→ **YOUR INSTRUCTIONS**
Repeat exactly each line of the data provided below.

■ ■ ■

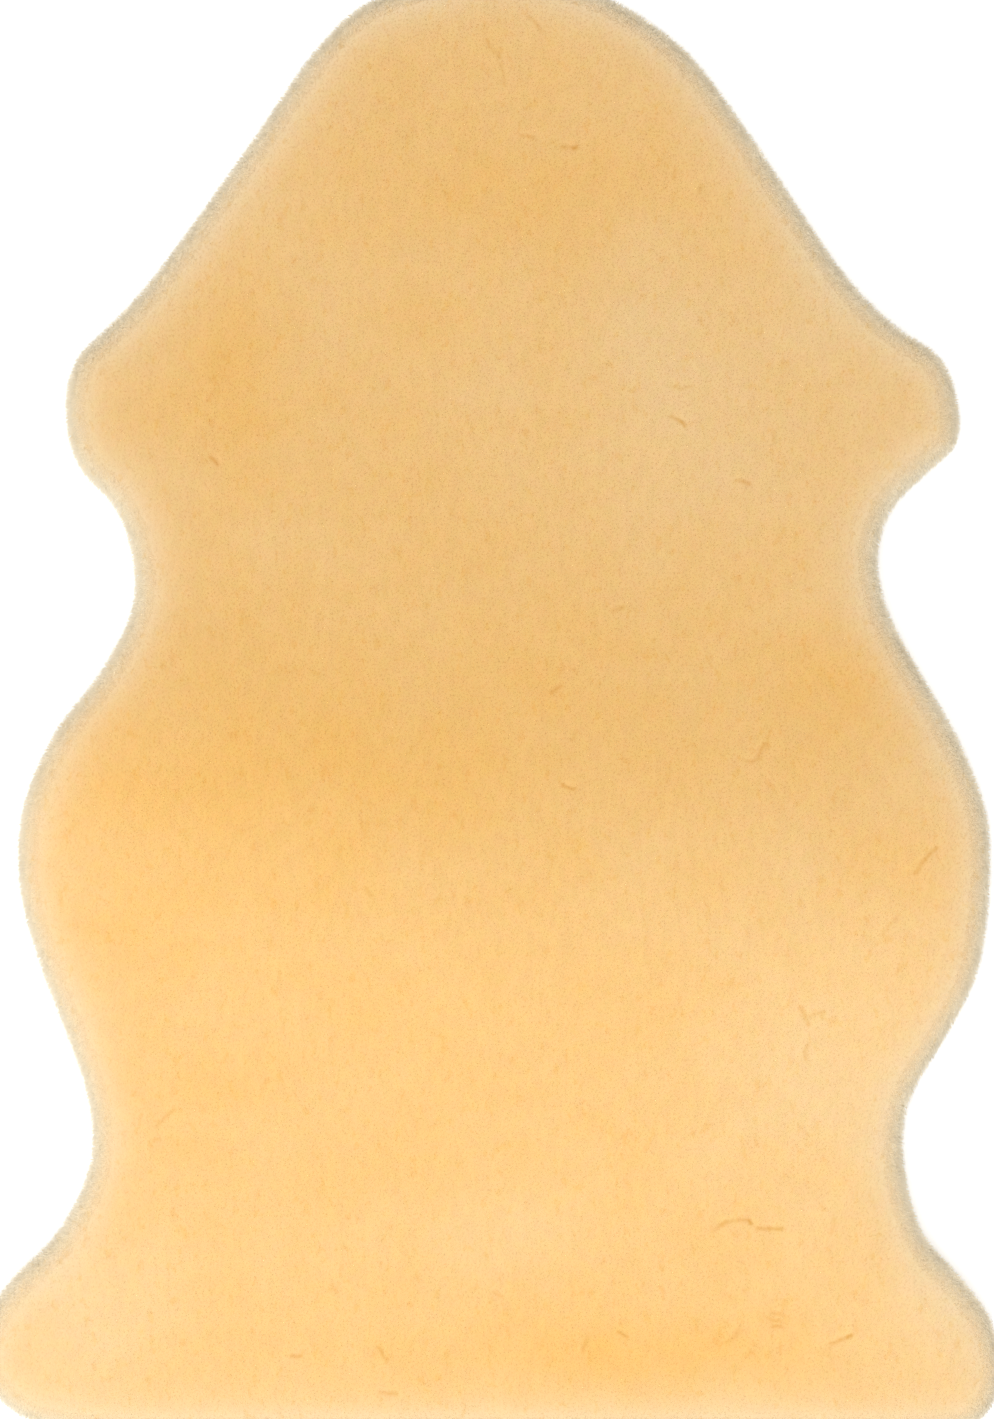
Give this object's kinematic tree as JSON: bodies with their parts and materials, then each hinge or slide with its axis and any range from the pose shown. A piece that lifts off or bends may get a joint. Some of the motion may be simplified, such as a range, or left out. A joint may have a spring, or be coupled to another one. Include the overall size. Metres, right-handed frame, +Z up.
{
  "type": "sheepskin rug",
  "caption": "Short-clipped sheepskin lying flat, wool side up, with a rounded neck end, fore and hind flaps and a straight tail edge.",
  "frame": {"origin": "on the floor under the middle of the skin's outline", "axes": "+Z up out of the wool, +Y along the skin from the tail edge to the neck end, +X across it"},
  "size_m": [0.6662, 0.955, 0.03],
  "materials": {
    "fleece": "short-clipped dense wool, matt, honey yellow, paler at the rim",
    "hide": "undyed suede, matt, the flesh side of the same skin"
  },
  "bodies": {
    "root": {"sheepskin": "fleece"}
  },
  "joints": []
}
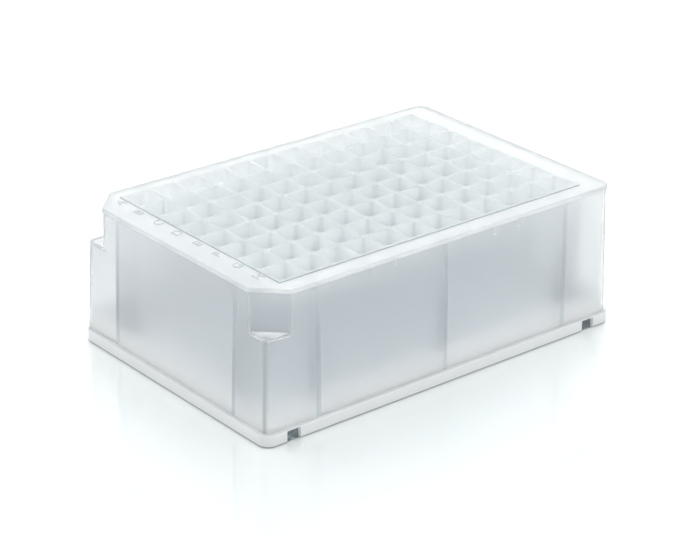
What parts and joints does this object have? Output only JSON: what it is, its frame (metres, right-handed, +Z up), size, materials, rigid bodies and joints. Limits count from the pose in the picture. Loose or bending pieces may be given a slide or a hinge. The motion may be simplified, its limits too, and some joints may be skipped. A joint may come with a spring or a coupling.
{
  "type": "deep-well plate",
  "caption": "Laboratory plate moulded in one piece: a skirted block of deep square wells that taper to a point, with notched corners and row letters.",
  "frame": {"origin": "centre of the footprint, on the face that rests on the bench", "axes": "+X along the long side from the first column of wells, at the notched corners, to the last; +Y along the short side towards row A; +Z up, out of the wells"},
  "size_m": [0.1278, 0.0854, 0.0438],
  "materials": {
    "natural_polypropylene": "satin"
  },
  "bodies": {
    "root": {"well_plate": "natural_polypropylene"}
  },
  "joints": []
}
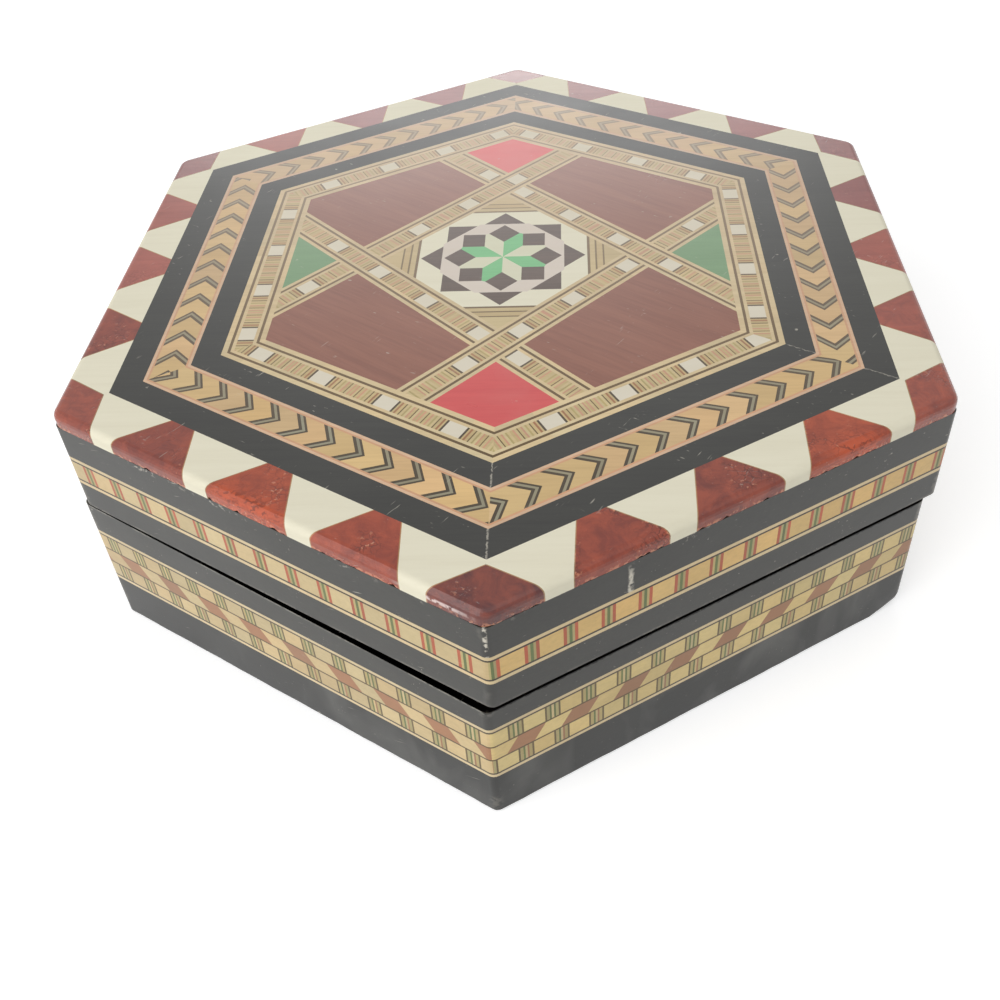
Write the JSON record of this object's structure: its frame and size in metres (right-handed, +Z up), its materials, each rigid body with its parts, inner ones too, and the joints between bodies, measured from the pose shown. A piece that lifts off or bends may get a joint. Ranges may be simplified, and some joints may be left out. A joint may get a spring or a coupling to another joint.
{
  "type": "marquetry trinket box",
  "caption": "Low hexagonal wooden trinket box veneered in geometric marquetry, with a lid that opens on small brass hinges at the back.",
  "frame": {"origin": "centre of the underside, on the table", "axes": "+Z up, -Y towards the front corner, +X to the right"},
  "size_m": [0.1217, 0.1396, 0.042],
  "materials": {
    "stained_wood": "stained, matt",
    "black_lacquer": "dyed black, lacquered satin",
    "maple": "lacquered satin",
    "ladder_maple": "lacquered satin",
    "orange_stringing": "lacquered satin",
    "dark_slips": "lacquered satin",
    "bone": "polished bone or a bone-like plastic, lacquered",
    "border_brown": "lacquered, worn at the edge",
    "brown_panel": "lacquered satin",
    "red_dyed": "dyed red, lacquered",
    "green_dyed": "dyed green, lacquered",
    "rosette_dark": "lacquered satin",
    "brass": "dull brass"
  },
  "bodies": {
    "base": {"base_wall_right": "stained_wood", "base_wall_back_right": "stained_wood", "base_wall_back_left": "stained_wood", "base_wall_left": "stained_wood", "base_wall_front_left": "stained_wood", "base_wall_front_right": "stained_wood", "base_floor_panel": "stained_wood", "base_lower_black_slips": "black_lacquer", "base_inlay_slips": "maple", "base_upper_black_slips": "black_lacquer", "hinge_base_leaves": "brass", "hinge_pins": "brass", "base_leaf_brads": "brass"},
    "lid": {"lid_wall_right": "stained_wood", "lid_wall_back_right": "stained_wood", "lid_wall_back_left": "stained_wood", "lid_wall_left": "stained_wood", "lid_wall_front_left": "stained_wood", "lid_wall_front_right": "stained_wood", "lid_top_board": "stained_wood", "lid_upper_black_slips": "black_lacquer", "lid_inlay_slips": "maple", "lid_lower_black_slips": "black_lacquer", "border_bone_pieces": "bone", "border_brown_pieces": "border_brown", "border_corner_pieces": "border_brown", "outer_black_band": "black_lacquer", "arrow_outer_stringing": "orange_stringing", "arrow_inner_stringing": "orange_stringing", "arrow_slips": "dark_slips", "arrow_maple_pieces": "maple", "inner_black_band": "black_lacquer", "frame_ladder_strips": "ladder_maple", "frame_bone_tesserae": "bone", "woven_band_front_left": "ladder_maple", "woven_band_front_right": "ladder_maple", "woven_band_back_right": "ladder_maple", "woven_band_back_left": "ladder_maple", "woven_bone_tesserae": "bone", "brown_panel_front_left": "brown_panel", "brown_panel_front_right": "brown_panel", "brown_panel_back_right": "brown_panel", "brown_panel_back_left": "brown_panel", "red_kite_front": "red_dyed", "red_kite_back": "red_dyed", "green_triangle_left": "green_dyed", "green_triangle_right": "green_dyed", "star_green_points": "green_dyed", "star_bone_points": "bone", "rosette_dark_squares": "rosette_dark", "rosette_bone_rhombi": "bone", "rosette_dark_triangles": "rosette_dark", "rosette_outer_rhombi": "bone", "rosette_corner_triangles": "ladder_maple", "hinge_lid_leaves": "brass", "lid_leaf_brads": "brass"}
  },
  "joints": [
    {"name": "lid_hinge", "type": "hinge", "parent": "base", "child": "lid", "pos_m": [-0.02956, 0.0512, 0.02444], "axis": [-0.866, -0.5, 0], "range_deg": [0, 105]}
  ]
}
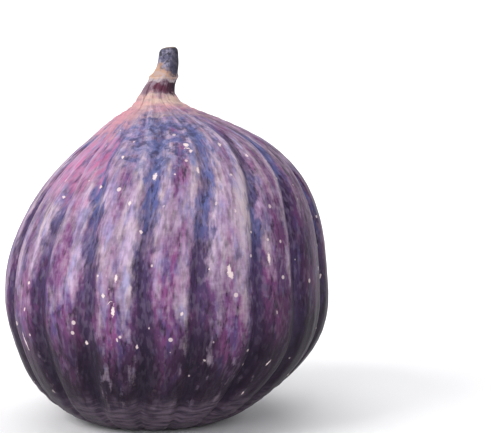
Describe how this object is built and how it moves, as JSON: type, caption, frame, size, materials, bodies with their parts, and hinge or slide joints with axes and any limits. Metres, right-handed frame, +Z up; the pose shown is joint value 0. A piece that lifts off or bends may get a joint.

■ ■ ■

→ **FINISHED TASK**
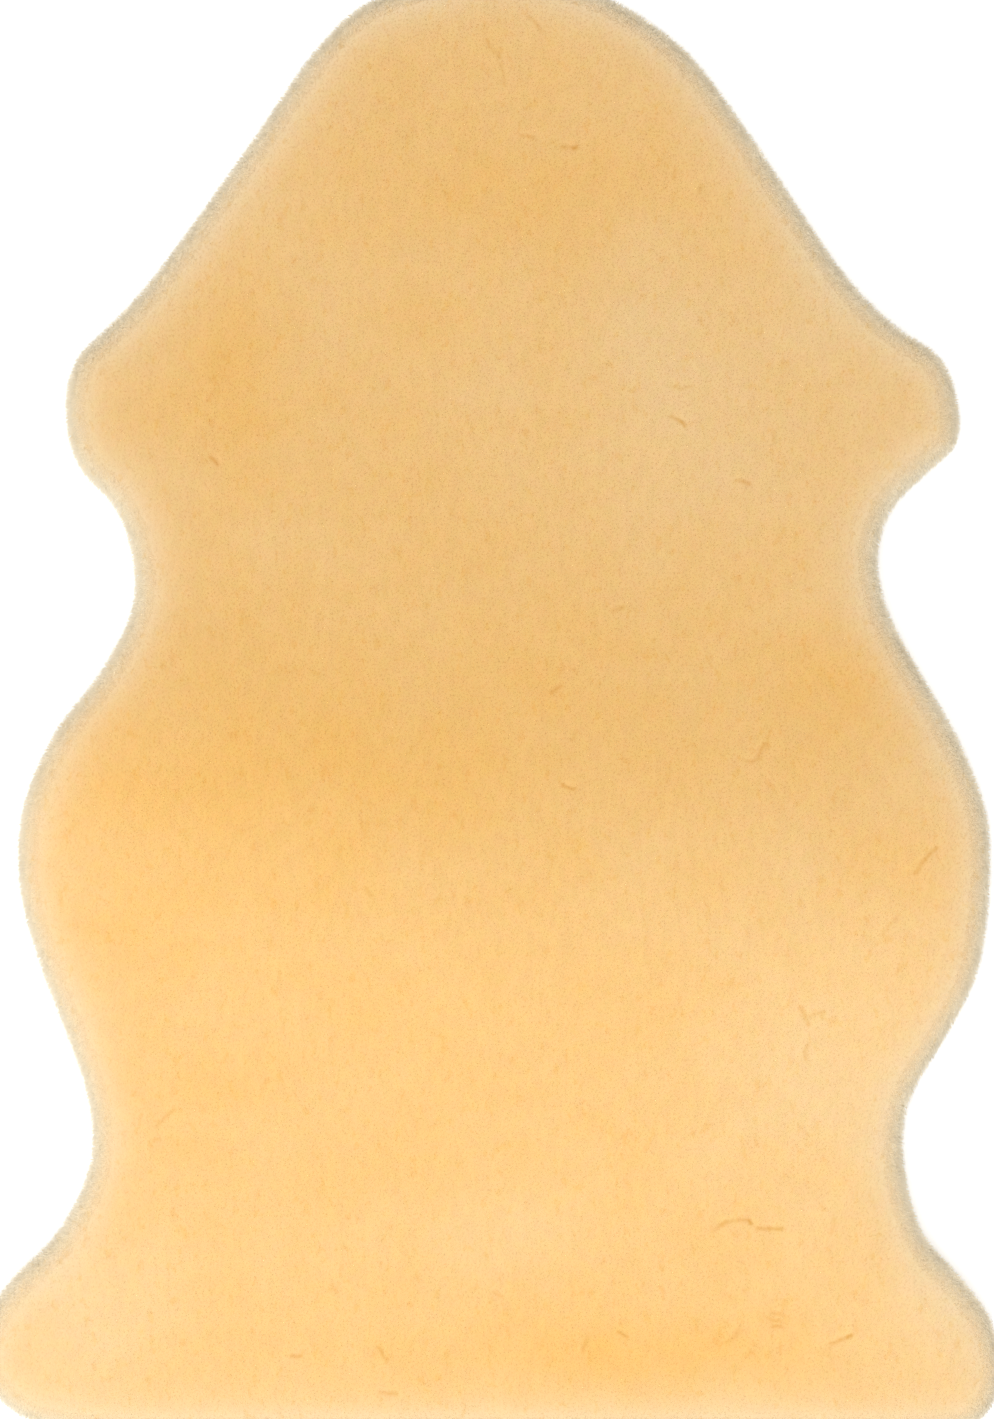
Give this object's kinematic tree as JSON: bodies with their parts and materials, then each hinge or slide with its axis and any range from the pose shown. A piece that lifts off or bends may get a joint. Some of the motion may be simplified, such as a range, or left out. A joint may have a spring, or be coupled to another one. Include the overall size. Metres, right-handed frame, +Z up.
{
  "type": "sheepskin rug",
  "caption": "Short-clipped sheepskin lying flat, wool side up, with a rounded neck end, fore and hind flaps and a straight tail edge.",
  "frame": {"origin": "on the floor under the middle of the skin's outline", "axes": "+Z up out of the wool, +Y along the skin from the tail edge to the neck end, +X across it"},
  "size_m": [0.6662, 0.955, 0.03],
  "materials": {
    "fleece": "short-clipped dense wool, matt, honey yellow, paler at the rim",
    "hide": "undyed suede, matt, the flesh side of the same skin"
  },
  "bodies": {
    "root": {"sheepskin": "fleece"}
  },
  "joints": []
}
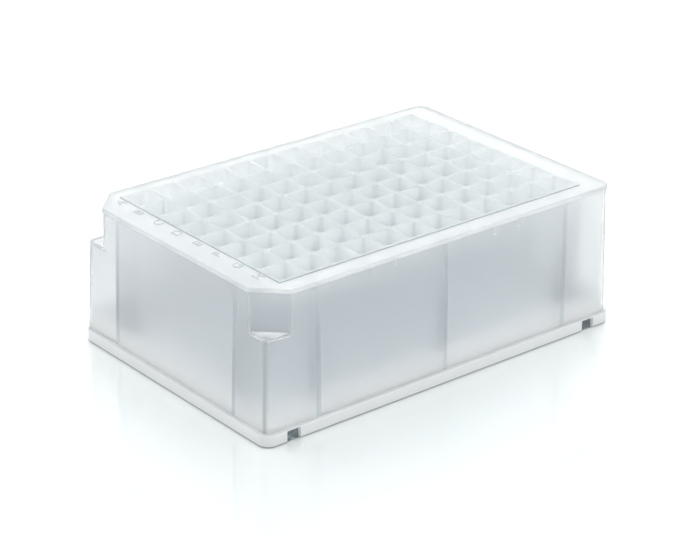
What parts and joints does this object have? Output only JSON: what it is, its frame (metres, right-handed, +Z up), size, materials, rigid bodies and joints. Limits count from the pose in the picture. Loose or bending pieces may be given a slide or a hinge. The motion may be simplified, its limits too, and some joints may be skipped. A joint may come with a spring or a coupling.
{
  "type": "deep-well plate",
  "caption": "Laboratory plate moulded in one piece: a skirted block of deep square wells that taper to a point, with notched corners and row letters.",
  "frame": {"origin": "centre of the footprint, on the face that rests on the bench", "axes": "+X along the long side from the first column of wells, at the notched corners, to the last; +Y along the short side towards row A; +Z up, out of the wells"},
  "size_m": [0.1278, 0.0854, 0.0438],
  "materials": {
    "natural_polypropylene": "satin"
  },
  "bodies": {
    "root": {"well_plate": "natural_polypropylene"}
  },
  "joints": []
}
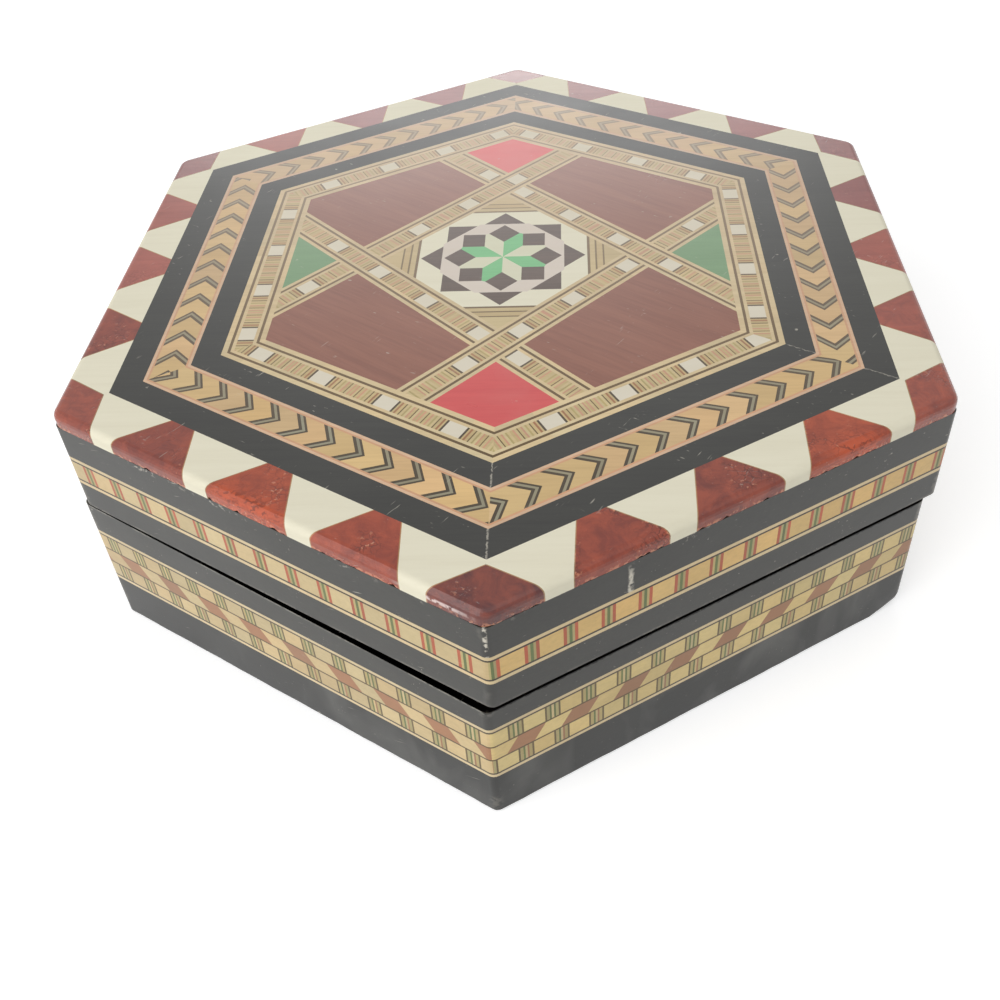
Write the JSON record of this object's structure: its frame and size in metres (right-handed, +Z up), its materials, each rigid body with its parts, inner ones too, and the joints between bodies, measured from the pose shown. A piece that lifts off or bends may get a joint. Ranges may be simplified, and some joints may be left out. A joint may get a spring or a coupling to another joint.
{
  "type": "marquetry trinket box",
  "caption": "Low hexagonal wooden trinket box veneered in geometric marquetry, with a lid that opens on small brass hinges at the back.",
  "frame": {"origin": "centre of the underside, on the table", "axes": "+Z up, -Y towards the front corner, +X to the right"},
  "size_m": [0.1217, 0.1396, 0.042],
  "materials": {
    "stained_wood": "stained, matt",
    "black_lacquer": "dyed black, lacquered satin",
    "maple": "lacquered satin",
    "ladder_maple": "lacquered satin",
    "orange_stringing": "lacquered satin",
    "dark_slips": "lacquered satin",
    "bone": "polished bone or a bone-like plastic, lacquered",
    "border_brown": "lacquered, worn at the edge",
    "brown_panel": "lacquered satin",
    "red_dyed": "dyed red, lacquered",
    "green_dyed": "dyed green, lacquered",
    "rosette_dark": "lacquered satin",
    "brass": "dull brass"
  },
  "bodies": {
    "base": {"base_wall_right": "stained_wood", "base_wall_back_right": "stained_wood", "base_wall_back_left": "stained_wood", "base_wall_left": "stained_wood", "base_wall_front_left": "stained_wood", "base_wall_front_right": "stained_wood", "base_floor_panel": "stained_wood", "base_lower_black_slips": "black_lacquer", "base_inlay_slips": "maple", "base_upper_black_slips": "black_lacquer", "hinge_base_leaves": "brass", "hinge_pins": "brass", "base_leaf_brads": "brass"},
    "lid": {"lid_wall_right": "stained_wood", "lid_wall_back_right": "stained_wood", "lid_wall_back_left": "stained_wood", "lid_wall_left": "stained_wood", "lid_wall_front_left": "stained_wood", "lid_wall_front_right": "stained_wood", "lid_top_board": "stained_wood", "lid_upper_black_slips": "black_lacquer", "lid_inlay_slips": "maple", "lid_lower_black_slips": "black_lacquer", "border_bone_pieces": "bone", "border_brown_pieces": "border_brown", "border_corner_pieces": "border_brown", "outer_black_band": "black_lacquer", "arrow_outer_stringing": "orange_stringing", "arrow_inner_stringing": "orange_stringing", "arrow_slips": "dark_slips", "arrow_maple_pieces": "maple", "inner_black_band": "black_lacquer", "frame_ladder_strips": "ladder_maple", "frame_bone_tesserae": "bone", "woven_band_front_left": "ladder_maple", "woven_band_front_right": "ladder_maple", "woven_band_back_right": "ladder_maple", "woven_band_back_left": "ladder_maple", "woven_bone_tesserae": "bone", "brown_panel_front_left": "brown_panel", "brown_panel_front_right": "brown_panel", "brown_panel_back_right": "brown_panel", "brown_panel_back_left": "brown_panel", "red_kite_front": "red_dyed", "red_kite_back": "red_dyed", "green_triangle_left": "green_dyed", "green_triangle_right": "green_dyed", "star_green_points": "green_dyed", "star_bone_points": "bone", "rosette_dark_squares": "rosette_dark", "rosette_bone_rhombi": "bone", "rosette_dark_triangles": "rosette_dark", "rosette_outer_rhombi": "bone", "rosette_corner_triangles": "ladder_maple", "hinge_lid_leaves": "brass", "lid_leaf_brads": "brass"}
  },
  "joints": [
    {"name": "lid_hinge", "type": "hinge", "parent": "base", "child": "lid", "pos_m": [-0.02956, 0.0512, 0.02444], "axis": [-0.866, -0.5, 0], "range_deg": [0, 105]}
  ]
}
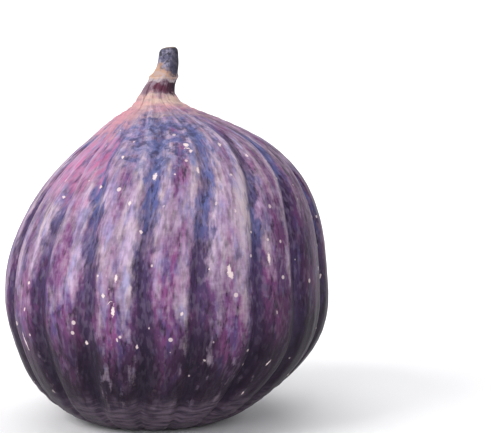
Describe how this object is built and how it moves, as JSON: type, caption, frame, size, materials, bodies with their parts, and hinge or slide joints with axes and any limits. Metres, right-handed frame, +Z up; the pose shown is joint value 0. A piece that lifts off or bends may get a joint.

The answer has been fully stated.